Volume 9, Issue 4 (April 2012)
Potential of Dynamic-Mechanical Analysis Toward a Complementary Material and System Testing Approach for Structural Glazing
Dynamic-mechanical material analysis as a basis for a general performance exploration complemented by system testing under superimposed climatic and mechanical loading seems to be a promising interdependent test approach addressing the performance behavior of construction sealants under more realistic conditions. With this contribution an attempt is made to adapt dynamic-mechanical material analysis, which has been already successfully validated for different construction types of expansion joint systems in road and bridge engineering, to the field of construction sealants for building façades. Test results from dynamic-mechanical material analysis characterizing the temperature-dependent, deformation-dependent, and frequency-dependent behavior of structural sealant materials are presented and exemplarily discussed for three different sealant products. An attempt is made to address unknown material characteristics in the multi-dimensional loading matrix representing practical use conditions. Furthermore, the applicability of this test approach and its various complex test modes for the exploration of technological performance and especially estimation of fatigue behavior is verified in several examples.

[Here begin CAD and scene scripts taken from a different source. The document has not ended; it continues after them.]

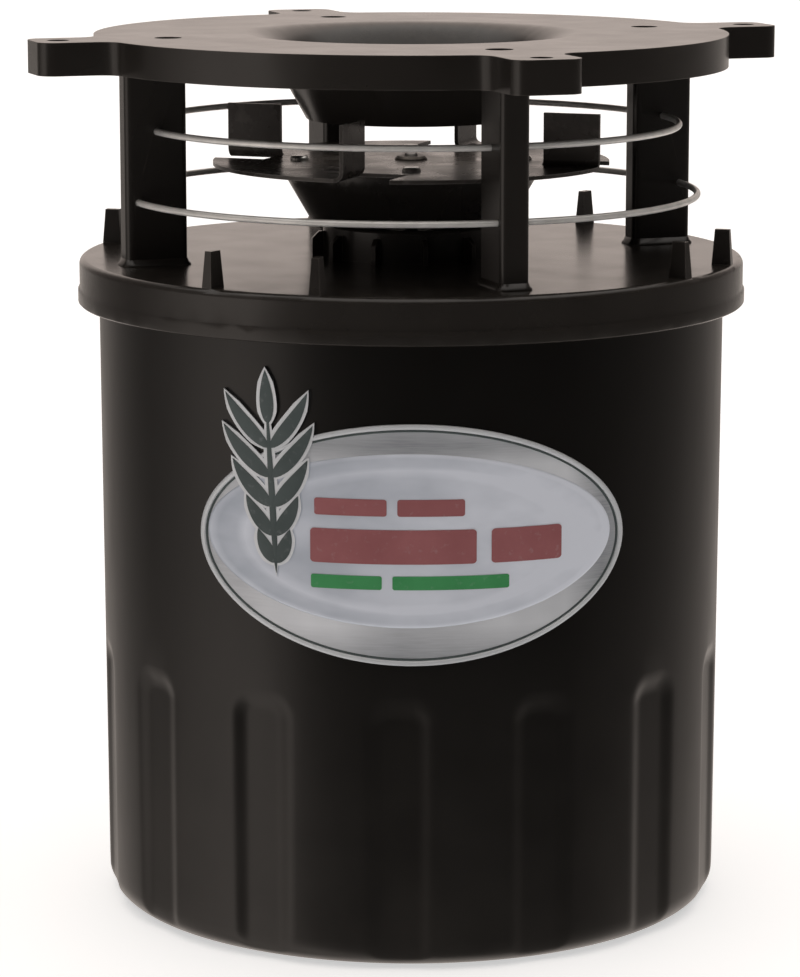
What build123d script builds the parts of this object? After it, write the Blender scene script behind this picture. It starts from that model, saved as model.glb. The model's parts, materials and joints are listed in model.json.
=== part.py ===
from build123d import *
import os
from math import cos, radians, sin, tan

# Spin cast feeder: a fluted canister that twists onto a feeder head. The head hangs under a feed
# hopper by the four ears of its top plate. Feed falls through the funnel onto a motor-driven
# spinner, which throws it out between four posts. All lengths are in millimetres and all angles
# in degrees. The origin is the centre of the canister's underside, +Z is up, and the badge on
# the canister faces -Y.

# ---------------------------------------------------------------- canister
CANISTER_R_BOTTOM = 94.6
CANISTER_R_TOP = 95.6
CANISTER_TOP_Z = 194.5
CANISTER_WALL = 2.6
CANISTER_FLOOR = 3.4
CANISTER_FOOT_FILLET = 8.0
BASE_RECESS_R = 78.0
BASE_RECESS_DEPTH = 0.8

FLUTE_COUNT = 14
FLUTE_FIRST_ANGLE = -92.0
FLUTE_WIDTH = 16.8
FLUTE_DEPTH = 1.9
FLUTE_TOP_Z = 79.0
FLUTE_CORNER_R = 6.0
FLUTE_SIDE_SLOPE = 48.0

BADGE_HALF_WIDTH_ANGLE = 40.0
BADGE_HEIGHT = 70.5
BADGE_CENTRE_Z = 126.9
BADGE_THICKNESS = 0.6
BADGE_RIM_WIDTH = 2.2
BADGE_RIM_RISE = 0.5
BADGE_GLUE_GAP = 0.05

# ---------------------------------------------------------------- twist lock
LOCK_COUNT = 4
LOCK_FIRST_ANGLE = 64.0
LUG_HALF_ANGLE = 6.0
LUG_R = 98.3
LUG_BOTTOM_Z = 188.6
LUG_HEIGHT = 2.4
LEDGE_HALF_ANGLE = 7.0
LEDGE_R = 96.2
LEDGE_HEIGHT = 2.6
LOCK_PLAY = 0.3

# ---------------------------------------------------------------- lid of the head
LID_R = 102.0
RIM_BOTTOM_Z = 185.2
RIM_LIP_HEIGHT = 4.6
RIM_LIP_PROUD = 0.5
DECK_TOP_Z = 199.0
DECK_THICKNESS = 3.4
SKIRT_INNER_R = 98.8
RIM_TOP_FILLET = 2.0

GASKET_INNER_R = 92.9
GASKET_OUTER_R = 95.5
GASKET_TOP_Z = 196.9
GASKET_CLEARANCE = 0.3

PEG_R = 97.0
PEG_SIDE_ANGLE = 35.0
PEG_HEIGHT = 10.6
PEG_BASE = (6.0, 3.6)
PEG_TOP = (4.4, 2.1)

MOTOR_BOSS_R = 27.0
MOTOR_BOSS_TOP_Z = 209.0
MOTOR_BOSS_WALL = 3.0
MOTOR_BOSS_FILLET = 1.2
MOTOR_BOSS_RIBS = 12
MOTOR_BOSS_FIRST_RIB_ANGLE = 8.0
RIB_REACH = 3.6
RIB_HEIGHT = 7.4
RIB_THICKNESS = 1.5

# ---------------------------------------------------------------- posts and top plate
POST_FIRST_ANGLE = 19.0
POST_COUNT = 4
POST_INNER_R = 72.0
POST_OUTER_R = 91.0
POST_THICKNESS = 8.8
POST_CORNER_R = 2.2
POST_TOP_Z = 257.0
POST_SCREW_R = 76.5
POST_FOOT_SCREW_DEPTH = 15.0
POST_TOP_SCREW_DEPTH = 13.0

PLATE_R = 96.2
PLATE_TOP_Z = 266.5
PLATE_EDGE_HEIGHT = 9.8
PLATE_WEB = 4.0
PLATE_SKIRT_WALL = 3.2
PLATE_RIB_THICKNESS = 3.0
EAR_TIP_R = 117.8
EAR_WIDTH = 21.0
EAR_CORNER_R = 5.0
EAR_ROOT_FILLET = 7.0
EAR_HOLE_R = 3.25
EAR_HOLE_PCD_R = 110.0

FUNNEL_THROAT_Z = 240.6
FUNNEL_THROAT_R = 29.0
FUNNEL_WALL = 3.0
FUNNEL_SLOPE = 0.556
FUNNEL_MOUTH_R = 52.0
FUNNEL_KNEE_OUT = 7.6
FUNNEL_KNEE_UP = 13.6

# ---------------------------------------------------------------- guard rings
GUARD_WIRE_R = 1.0
GUARD_HOLE_R = 1.15
UPPER_RING = (81.5, 239.1)
LOWER_RING = (87.3, 218.1)

# ---------------------------------------------------------------- screws
SCREW_SHANK_R = 1.75
SCREW_HEAD_R = 3.4
SCREW_RECESS = 1.0
COUNTERSINK_R = 4.1
SMALL_SHANK_R = 1.25
SMALL_HEAD_R = 2.4
DRIVE_SLOT = 0.8
HOLE_CLEARANCE = 0.05

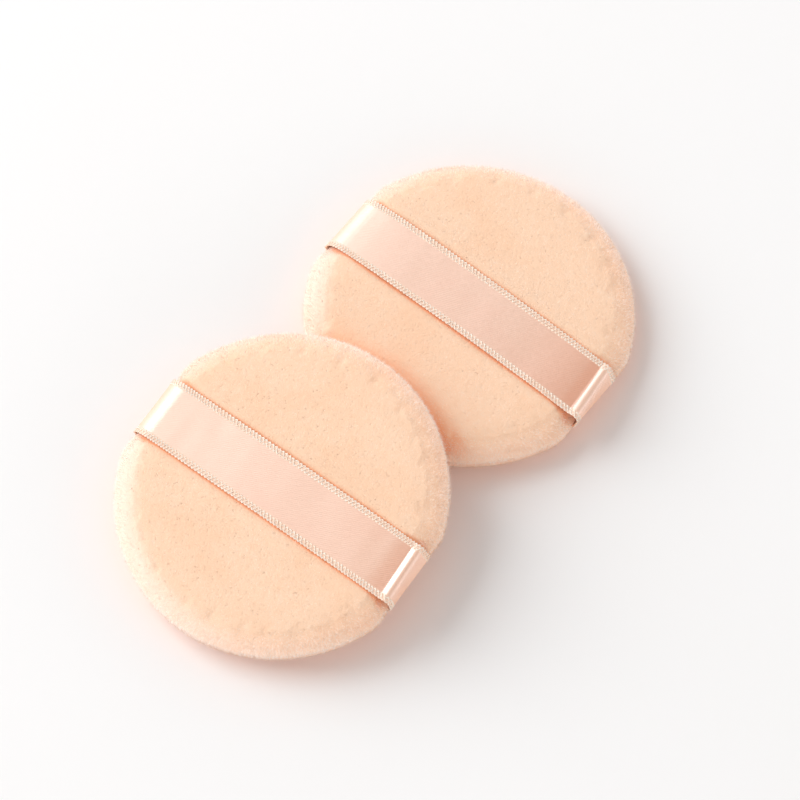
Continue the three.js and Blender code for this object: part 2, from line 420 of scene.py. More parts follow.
class NodeSheet:
    """A node tree with short ways to add and join nodes."""

    def __init__(self, tree: bpy.types.NodeTree) -> None:
        """Takes the tree that the nodes go into."""
        self.tree = tree

    def add(self, kind: str, settings: dict | None = None, **inputs: object) -> bpy.types.Node:
        """Adds a node.

        Args:
            kind: The node's type name.
            settings: Its own properties by name.
            **inputs: Socket values or output sockets, by the socket's name with _ for a space.

        Returns:
            The new node.
        """
        node = self.tree.nodes.new(kind)
        for name, value in (settings or {}).items():
            setattr(node, name, value)
        self.fill(node, **inputs)
        return node

    def fill(self, node: bpy.types.Node, **inputs: object) -> None:
        """Sets or joins a node's inputs, by the socket's name with _ for a space."""
        for name, value in inputs.items():
            self.put(node, name.replace("_", " "), value)

    def feed(self, node: bpy.types.Node, *values: object) -> bpy.types.Node:
        """Sets or joins a node's first inputs, in their order."""
        for index, value in enumerate(values):
            self.put(node, index, value)
        return node

    def noise(self, **inputs: object) -> Socket:
        """The values of a noise texture with these inputs."""
        return self.add("ShaderNodeTexNoise", **inputs).outputs[0]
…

Based on this fundamental material exploration, it is planned to complement the dynamic-mechanical assessment methodology by means of system tests on a section of a structural glazing system subjected to a simplified but superimposed loading function. The technical fundamentals and the procedure proposed to develop an adequate system test mode are introduced. The motivation for these investigations is to identify the actual mechanical system behavior under load combinations and for specimens that both closer resemble reality. The objective is to achieve a consistent and interdependent test program complementary to the existing methodology. Finally, the study is meant to initiate further progress toward a performance-related methodology which considers the design, specification, material, and system selection.